• _DATA_:

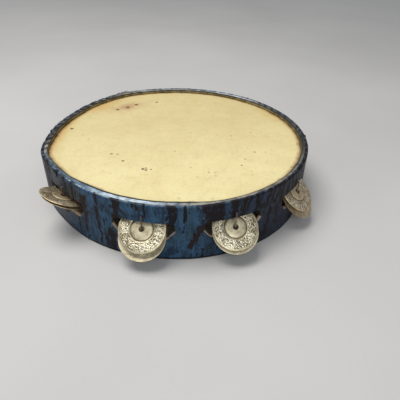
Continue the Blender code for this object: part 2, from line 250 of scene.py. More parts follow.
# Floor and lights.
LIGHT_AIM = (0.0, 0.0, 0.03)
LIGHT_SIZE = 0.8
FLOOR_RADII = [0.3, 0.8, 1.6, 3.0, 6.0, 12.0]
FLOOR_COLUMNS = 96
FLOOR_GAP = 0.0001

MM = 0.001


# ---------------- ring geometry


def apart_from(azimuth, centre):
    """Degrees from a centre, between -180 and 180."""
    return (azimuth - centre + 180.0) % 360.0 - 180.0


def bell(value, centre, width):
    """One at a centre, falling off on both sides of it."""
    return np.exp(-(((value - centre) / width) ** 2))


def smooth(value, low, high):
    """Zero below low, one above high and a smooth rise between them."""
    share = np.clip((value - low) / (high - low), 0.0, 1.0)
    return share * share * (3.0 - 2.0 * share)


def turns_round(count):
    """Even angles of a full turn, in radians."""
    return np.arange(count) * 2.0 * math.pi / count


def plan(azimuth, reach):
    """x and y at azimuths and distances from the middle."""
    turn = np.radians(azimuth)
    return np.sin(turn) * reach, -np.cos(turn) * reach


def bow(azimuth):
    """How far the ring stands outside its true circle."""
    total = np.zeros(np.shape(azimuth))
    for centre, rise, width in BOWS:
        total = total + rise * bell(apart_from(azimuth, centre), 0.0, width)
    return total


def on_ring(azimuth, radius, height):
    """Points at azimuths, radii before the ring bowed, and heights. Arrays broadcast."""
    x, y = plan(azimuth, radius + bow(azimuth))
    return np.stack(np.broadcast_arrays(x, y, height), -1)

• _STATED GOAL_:
Return the whole listing exactly, with every line included.

• _RIGHT ANSWER_:
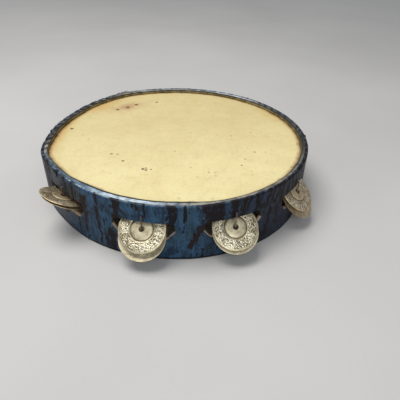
Continue the Blender code for this object: part 2, from line 250 of scene.py. More parts follow.
# Floor and lights.
LIGHT_AIM = (0.0, 0.0, 0.03)
LIGHT_SIZE = 0.8
FLOOR_RADII = [0.3, 0.8, 1.6, 3.0, 6.0, 12.0]
FLOOR_COLUMNS = 96
FLOOR_GAP = 0.0001

MM = 0.001


# ---------------- ring geometry


def apart_from(azimuth, centre):
    """Degrees from a centre, between -180 and 180."""
    return (azimuth - centre + 180.0) % 360.0 - 180.0


def bell(value, centre, width):
    """One at a centre, falling off on both sides of it."""
    return np.exp(-(((value - centre) / width) ** 2))


def smooth(value, low, high):
    """Zero below low, one above high and a smooth rise between them."""
    share = np.clip((value - low) / (high - low), 0.0, 1.0)
    return share * share * (3.0 - 2.0 * share)


def turns_round(count):
    """Even angles of a full turn, in radians."""
    return np.arange(count) * 2.0 * math.pi / count


def plan(azimuth, reach):
    """x and y at azimuths and distances from the middle."""
    turn = np.radians(azimuth)
    return np.sin(turn) * reach, -np.cos(turn) * reach


def bow(azimuth):
    """How far the ring stands outside its true circle."""
    total = np.zeros(np.shape(azimuth))
    for centre, rise, width in BOWS:
        total = total + rise * bell(apart_from(azimuth, centre), 0.0, width)
    return total


def on_ring(azimuth, radius, height):
    """Points at azimuths, radii before the ring bowed, and heights. Arrays broadcast."""
    x, y = plan(azimuth, radius + bow(azimuth))
    return np.stack(np.broadcast_arrays(x, y, height), -1)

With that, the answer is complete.